## Problem requirements
Going from the top of the data below, give again each line through the one containing "pin_l = 50.8; // [20:0.1:100]", both ends kept.

## Information supplied

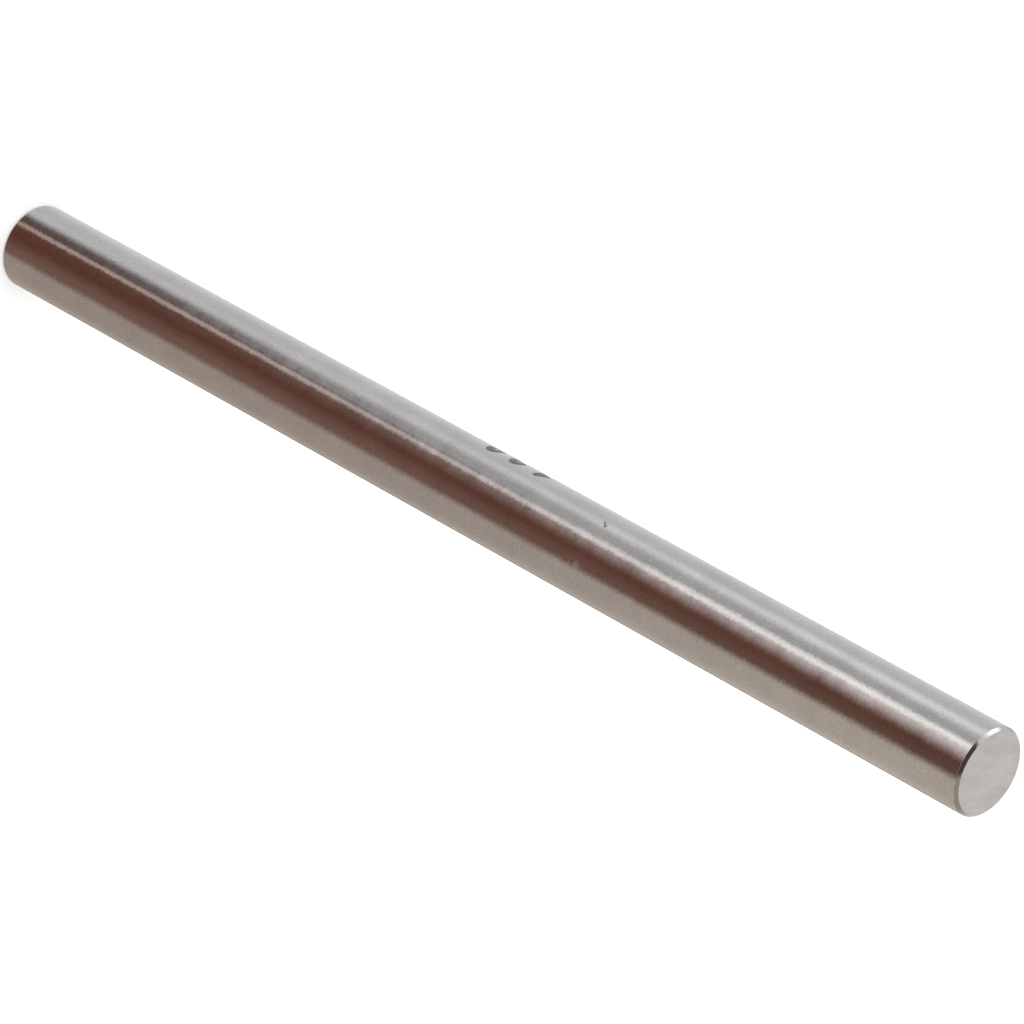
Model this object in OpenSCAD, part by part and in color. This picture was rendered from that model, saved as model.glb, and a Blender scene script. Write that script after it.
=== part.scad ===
// Plain pin of a plug gauge, in millimetres.
// It is one ground steel cylinder with a small edge break at each end.
// The pin stands on its end: its axis is Z, and the lower end face lies at Z = 0.

/* [Gauging surface] */
// Diameter of the ground cylinder
pin_d = 3.454; // [1:0.001:20]
// Length over the two end faces
pin_l = 50.8; // [20:0.1:100]

/* [Edge break] */
// Length of each edge break along the axis
break_l = 0.12; // [0.04:0.01:0.2]
// Slope of each edge break, measured from the axis
break_angle = 45; // [30:1:60]

/* [Hidden] */

pin_r = pin_d / 2;
// Radius of the flat end face inside its edge break
face_r = pin_r - break_l * tan(break_angle);
// Steps round the pin
round_fn = 96;

// Half section of the pin, from the axis outwards: X is the radius and Y runs along the axis
module pin_section() {
    polygon([
        [0, 0],
        [face_r, 0],
        [pin_r, break_l],
        [pin_r, pin_l - break_l],
        [face_r, pin_l],
        [0, pin_l]
    ]);
}

// The pin itself, turned and ground from one bar
module gauge_pin() {
    color([0.66, 0.65, 0.64])
        rotate_extrude($fn = round_fn)
            pin_section();
}

gauge_pin();
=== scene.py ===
"""A gauge pin of ground steel, standing on its end on a plain pale floor.

A Geometry Nodes tree turns the pin from its half section and etches the size figures into its side.
"""

import math

import bpy
from mathutils import Matrix, Vector


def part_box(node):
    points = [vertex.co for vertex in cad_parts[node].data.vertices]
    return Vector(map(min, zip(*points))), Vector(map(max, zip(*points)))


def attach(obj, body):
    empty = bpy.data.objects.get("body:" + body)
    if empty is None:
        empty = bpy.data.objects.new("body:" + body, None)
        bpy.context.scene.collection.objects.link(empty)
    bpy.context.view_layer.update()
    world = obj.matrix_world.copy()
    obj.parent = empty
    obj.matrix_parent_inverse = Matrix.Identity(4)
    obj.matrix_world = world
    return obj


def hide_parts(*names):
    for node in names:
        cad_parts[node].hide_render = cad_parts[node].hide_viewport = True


bl_info = {
    "name": "Gauge Pin",
    "version": (1, 0, 0),
    "blender": (4, 5, 0),
    "location": "3D View > Sidebar > Gauge Pin",
    "description": "Makes a ground steel gauge pin and the plain stage it stands on",
    "category": "Add Mesh",
}

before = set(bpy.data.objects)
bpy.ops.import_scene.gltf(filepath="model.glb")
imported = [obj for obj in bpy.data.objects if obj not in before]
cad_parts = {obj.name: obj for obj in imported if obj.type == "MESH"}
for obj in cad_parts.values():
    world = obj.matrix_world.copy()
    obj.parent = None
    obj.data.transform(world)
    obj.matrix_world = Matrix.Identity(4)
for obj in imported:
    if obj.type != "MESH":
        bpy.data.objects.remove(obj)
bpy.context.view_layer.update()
PIN_LOW, PIN_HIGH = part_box("gauge_pin")

MM = 0.001
DEGREE = math.pi / 180


# Node trees written as expressions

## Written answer
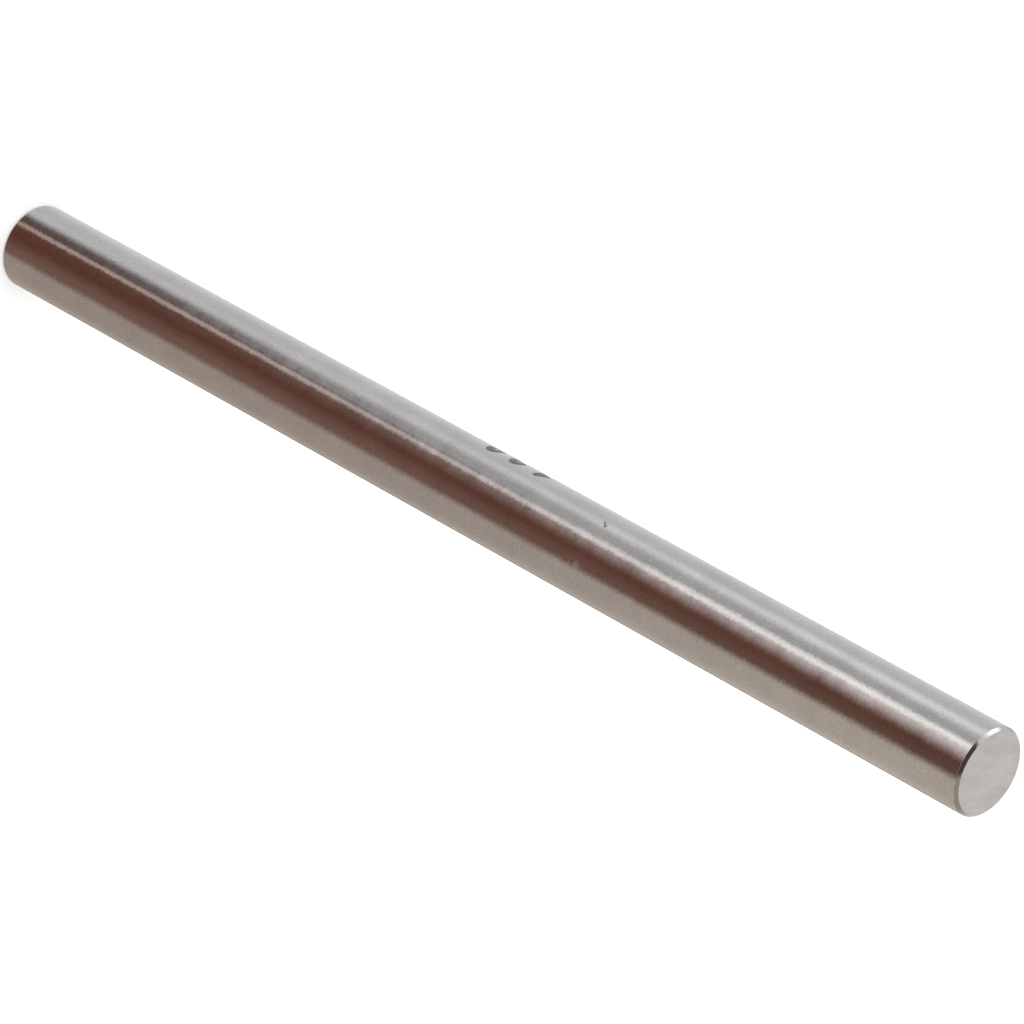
Model this object in OpenSCAD, part by part and in color. This picture was rendered from that model, saved as model.glb, and a Blender scene script. Write that script after it.
=== part.scad ===
// Plain pin of a plug gauge, in millimetres.
// It is one ground steel cylinder with a small edge break at each end.
// The pin stands on its end: its axis is Z, and the lower end face lies at Z = 0.

/* [Gauging surface] */
// Diameter of the ground cylinder
pin_d = 3.454; // [1:0.001:20]
// Length over the two end faces
pin_l = 50.8; // [20:0.1:100]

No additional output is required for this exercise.